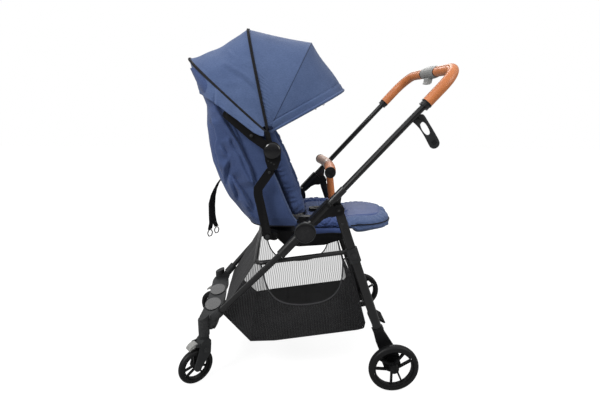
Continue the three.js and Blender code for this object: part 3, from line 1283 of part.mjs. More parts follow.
// Shoulder straps with their pads, joined above the buckle.
function harnessStraps() {
  const t = WEBBING_THICKNESS;
  const strap = (side) => {
    const route = [[34, 0.04, 22], [60, 0.173, 33], [120, 0.253, 35.7], [200, 0.28, 35.6],
      [240, 0.28, 35.3], [286, 0.28, 36.8]];
    const rings = route.map(([distance, spread, behind]) => {
      const y = spread * PAD_HALF_WIDTH;
      const w = WEBBING_WIDTH / 2 + (distance > 110 ? 6 : 0);
      const thick = distance > 110 ? 9 : t;
      const corners = [[-w, 0], [w, 0], [w, -thick], [-w, -thick]];
      return corners.map(([u, lift]) => {
        const [x, z] = onBack(distance, behind + lift);
        return new THREE.Vector3(x, side * y + u, z);
      });
    });
    return loft(rings);
  };
  return union(strap(-1), strap(1));
}

SIDES.forEach(([name, side]) => addMesh(backrest, `side_arm_${name}`, sideArm(side), blackPlastic));
addMesh(backrest, 'back_pad', backPad(), denimCloth);
addMesh(backrest, 'back_shell', backShell(), denimCloth);
addMesh(backrest, 'harness_straps', harnessStraps(), webbingCloth);

// ------------------------------------------------------------------ tether straps
// Two lengths of webbing hang from the back of the seat, each with a ring on its end.
const TETHERS = {
  left: [[-392.2, 706], [-387.6, 694], [-399, 676], [-412, 655], [-422, 632], [-430, 600], [-431, 560],
    [-431, 528], [-437, 503]],
  right: [[-392.2, 706], [-387.6, 694], [-401, 676], [-416, 655], [-427, 632], [-435, 602], [-438, 566],
    [-438, 530], [-434, 500], [-428, 484]],
};
const TETHER_OFFSET = 47;
const TETHER_TWIST = 40; // degrees that the webbing turns as it hangs
const RING_RADIUS = 12;
const RING_WIRE = 2.2;

function tetherStrap(side, route) {
  const points = route.map(([x, z]) => new THREE.Vector3(x, side * TETHER_OFFSET, z));
  const half = WEBBING_WIDTH / 2;
  return loft(points.map((p, i) => {
    const turned = radians(TETHER_TWIST * THREE.MathUtils.clamp((i - 1) / 4, 0, 1));
    const across = new THREE.Vector3(Math.sin(turned), Math.cos(turned), 0);
    const next = points[Math.min(i + 1, points.length - 1)];
    const before = points[Math.max(i - 1, 0)];
    const normal = next.clone().sub(before).cross(across).normalize();
    return [[-1, -1], [1, -1], [1, 1], [-1, 1]].map(([u, v]) => p.clone()
      .addScaledVector(across, u * half)
      .addScaledVector(normal, v * WEBBING_THICKNESS * 0.5));
  }));
}

function tetherRing(side, route) {
  const [x, z] = route[route.length - 1];
  const ring = new THREE.TorusGeometry(RING_RADIUS, RING_WIRE, 6, 16);
  ring.rotateX(Math.PI / 2).rotateZ(Math.PI / 2 - radians(TETHER_TWIST));
  return solid(ring.translate(x, side * TETHER_OFFSET, z - RING_RADIUS - RING_WIRE - 0.6));
}

SIDES.forEach(([name, side]) => {
  addMesh(backrest, `tether_strap_${name}`, tetherStrap(side, TETHERS[name]), webbingCloth);
  addMesh(backrest, `tether_ring_${name}`, tetherRing(side, TETHERS[name]), blackPlastic);
});

// ------------------------------------------------------------------ canopy
function bowPoint({ angle, reach, halfWidth }, t) {
  const power = 2 / BOW_ROUNDNESS;
  const out = reach * Math.sin(t) ** power;
  const y = -halfWidth * Math.sign(Math.cos(t)) * Math.abs(Math.cos(t)) ** power;
  return new THREE.Vector3(
    CANOPY_PIVOT[0] + out * Math.cos(radians(angle)),
    y,
    CANOPY_PIVOT[1] + out * Math.sin(radians(angle)),
  );
}

// The parameter at which a bow has come a given distance out from the pivot.
function bowStart(bow, distance) {
  return Math.asin((distance / bow.reach) ** (BOW_ROUNDNESS / 2));
}

function canopyBow(bow) {
  const start = bowStart(bow, CANOPY_PIN_RADIUS + GAP + 0.4);
  const second = bowStart(bow, 60);
  const steps = 20;
  const points = [bowPoint(bow, start)];
  for (let i = 0; i <= steps; i += 1) {
    points.push(bowPoint(bow, second + ((Math.PI - 2 * second) * i) / steps));
  }
  points.push(bowPoint(bow, Math.PI - start));
  return tube(points, BOW_RADIUS, 8);
}

// Cloth between two bows: its edges stay clear of both, and its ends are clear of the pivots.
function canopyPanel(from, to) {
  const rows = 22;
  const columns = 4;
  const clear = BOW_RADIUS + GAP + 0.2;
  const start = bowStart(from, 32);
  const grid = [];
  for (let i = 0; i <= rows; i += 1) {
    const t = start + ((Math.PI - 2 * start) * i) / rows;
    const a = bowPoint(from, t);
    const b = bowPoint(to, t);
    const share = clear / a.distanceTo(b);
    grid.push(Array.from({ length: columns + 1 }, (_, j) => (
      a.clone().lerp(b, THREE.MathUtils.lerp(share, 1 - share, j / columns)))));
  }
  return sheet(grid, CANOPY_CLOTH);
}

const canopyMain = bodyAt(backrest, CANOPY_PIVOT[0], 0, CANOPY_PIVOT[1]);
const canopyFront = bodyAt(canopyMain, CANOPY_PIVOT[0], 0, CANOPY_PIVOT[1]);
const canopyVisor = bodyAt(canopyFront, CANOPY_PIVOT[0], 0, CANOPY_PIVOT[1]);
addMesh(backrest, 'canopy_bow_rear', canopyBow(BOWS.rear), blackPlastic);
addMesh(canopyMain, 'canopy_bow_main', canopyBow(BOWS.main), blackPlastic);
addMesh(canopyFront, 'canopy_bow_front', canopyBow(BOWS.front), blackPlastic);
addMesh(canopyVisor, 'canopy_bow_tip', canopyBow(BOWS.tip), denimCloth);
addMesh(backrest, 'canopy_rear_panel', canopyPanel(BOWS.rear, BOWS.main), denimCloth);
addMesh(canopyMain, 'canopy_front_panel', canopyPanel(BOWS.main, BOWS.front), denimCloth);
addMesh(canopyFront, 'canopy_visor', canopyPanel(BOWS.front, BOWS.tip), denimCloth);

// ------------------------------------------------------------------ bumper bar
const bumper = bodyAt(seat, BUMPER_POST_FOOT[0], 0, BUMPER_POST_FOOT[1]);

function bumperRoute() {
  const steps = 8;
  return Array.from({ length: steps + 1 }, (_, i) => {
    const share = -1 + (2 * i) / steps;
    const [x, z] = BUMPER_CENTRE;
    return new THREE.Vector3(x - BUMPER_SWEEP * share * share, share * BUMPER_HALF_LENGTH, z);
  });
}

function bumperPost() {
  const length = postAxis(0).distanceTo(new THREE.Vector3(BUMPER_CENTRE[0], 0, BUMPER_CENTRE[1]));
  const collar = tube([postAxis(length - 42), postAxis(length)], BUMPER_POST_RADIUS + 1.5, 18);
  const stem = tube([postAxis(0), postAxis(length)], BUMPER_POST_RADIUS, 18);
  return cut(union(stem, collar), tube(bumperRoute(), BUMPER_RADIUS + GAP, 18));
}

addMesh(bumper, 'bumper_post', bumperPost(), tanLeather);
addMesh(bumper, 'bumper_bar', tube(bumperRoute(), BUMPER_RADIUS, 18), tanLeather);

// ------------------------------------------------------------------ origin
// The origin is under the middle of the stroller, on the floor.
const bounds = new THREE.Box3().setFromObject(stroller, true);
stroller.position.x = -(bounds.min.x + bounds.max.x) / 2;
stroller.position.z = -bounds.min.z;

export default stroller;
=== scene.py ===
import bpy
import math
from mathutils import Matrix, Vector, noise
from mathutils.bvhtree import BVHTree
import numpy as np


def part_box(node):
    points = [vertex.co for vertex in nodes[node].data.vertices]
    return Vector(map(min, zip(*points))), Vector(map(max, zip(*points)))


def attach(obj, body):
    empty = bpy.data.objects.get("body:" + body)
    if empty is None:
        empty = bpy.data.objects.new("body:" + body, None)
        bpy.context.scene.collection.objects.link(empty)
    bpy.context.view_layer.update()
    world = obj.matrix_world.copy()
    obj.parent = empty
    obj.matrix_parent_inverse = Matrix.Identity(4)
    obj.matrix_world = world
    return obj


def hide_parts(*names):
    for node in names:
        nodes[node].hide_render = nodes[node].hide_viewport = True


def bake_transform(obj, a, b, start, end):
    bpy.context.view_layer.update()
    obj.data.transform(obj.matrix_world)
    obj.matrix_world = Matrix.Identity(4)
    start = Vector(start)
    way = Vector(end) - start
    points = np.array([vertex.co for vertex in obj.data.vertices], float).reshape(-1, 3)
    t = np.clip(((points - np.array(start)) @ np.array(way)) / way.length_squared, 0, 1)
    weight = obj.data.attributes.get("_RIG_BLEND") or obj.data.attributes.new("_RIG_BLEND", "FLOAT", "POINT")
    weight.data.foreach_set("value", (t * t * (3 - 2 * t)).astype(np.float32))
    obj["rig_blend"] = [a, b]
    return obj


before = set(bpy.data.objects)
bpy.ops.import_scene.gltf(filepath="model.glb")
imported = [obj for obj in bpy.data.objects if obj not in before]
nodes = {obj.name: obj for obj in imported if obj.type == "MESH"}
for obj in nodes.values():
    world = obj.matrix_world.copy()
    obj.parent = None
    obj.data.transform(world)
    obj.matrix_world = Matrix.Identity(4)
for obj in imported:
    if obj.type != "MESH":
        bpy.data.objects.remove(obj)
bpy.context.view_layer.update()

# The frame's measures start at the fold pivots, which lie this far ahead of the rear axle.
AXLE_BEHIND_PIVOT = 0.202
wheel_low, wheel_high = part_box("rear_tyre_left")
PIVOT_X = (wheel_low[0] + wheel_high[0]) / 2 - AXLE_BEHIND_PIVOT
SIDES = (("left", -1), ("right", 1))


def at(x, y, z):
    """A place in the model, from millimetres measured at the fold pivots."""
    return Vector((x / 1000 + PIVOT_X, y / 1000, z / 1000))


def millimetres(place):
    """Millimetres at the fold pivots, from a place in the model."""
    return Vector(((place.x - PIVOT_X) * 1000, place.y * 1000, place.z * 1000))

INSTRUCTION
Give again only the lines from the one bearing "addMesh(bumper, 'bumper_post', bumperPost(), tanLeather);" through the one bearing "start = Vector(start)", exactly as they stand.

FINAL ANSWER
addMesh(bumper, 'bumper_post', bumperPost(), tanLeather);
addMesh(bumper, 'bumper_bar', tube(bumperRoute(), BUMPER_RADIUS, 18), tanLeather);

// ------------------------------------------------------------------ origin
// The origin is under the middle of the stroller, on the floor.
const bounds = new THREE.Box3().setFromObject(stroller, true);
stroller.position.x = -(bounds.min.x + bounds.max.x) / 2;
stroller.position.z = -bounds.min.z;

export default stroller;
=== scene.py ===
import bpy
import math
from mathutils import Matrix, Vector, noise
from mathutils.bvhtree import BVHTree
import numpy as np


def part_box(node):
    points = [vertex.co for vertex in nodes[node].data.vertices]
    return Vector(map(min, zip(*points))), Vector(map(max, zip(*points)))


def attach(obj, body):
    empty = bpy.data.objects.get("body:" + body)
    if empty is None:
        empty = bpy.data.objects.new("body:" + body, None)
        bpy.context.scene.collection.objects.link(empty)
    bpy.context.view_layer.update()
    world = obj.matrix_world.copy()
    obj.parent = empty
    obj.matrix_parent_inverse = Matrix.Identity(4)
    obj.matrix_world = world
    return obj


def hide_parts(*names):
    for node in names:
        nodes[node].hide_render = nodes[node].hide_viewport = True


def bake_transform(obj, a, b, start, end):
    bpy.context.view_layer.update()
    obj.data.transform(obj.matrix_world)
    obj.matrix_world = Matrix.Identity(4)
    start = Vector(start)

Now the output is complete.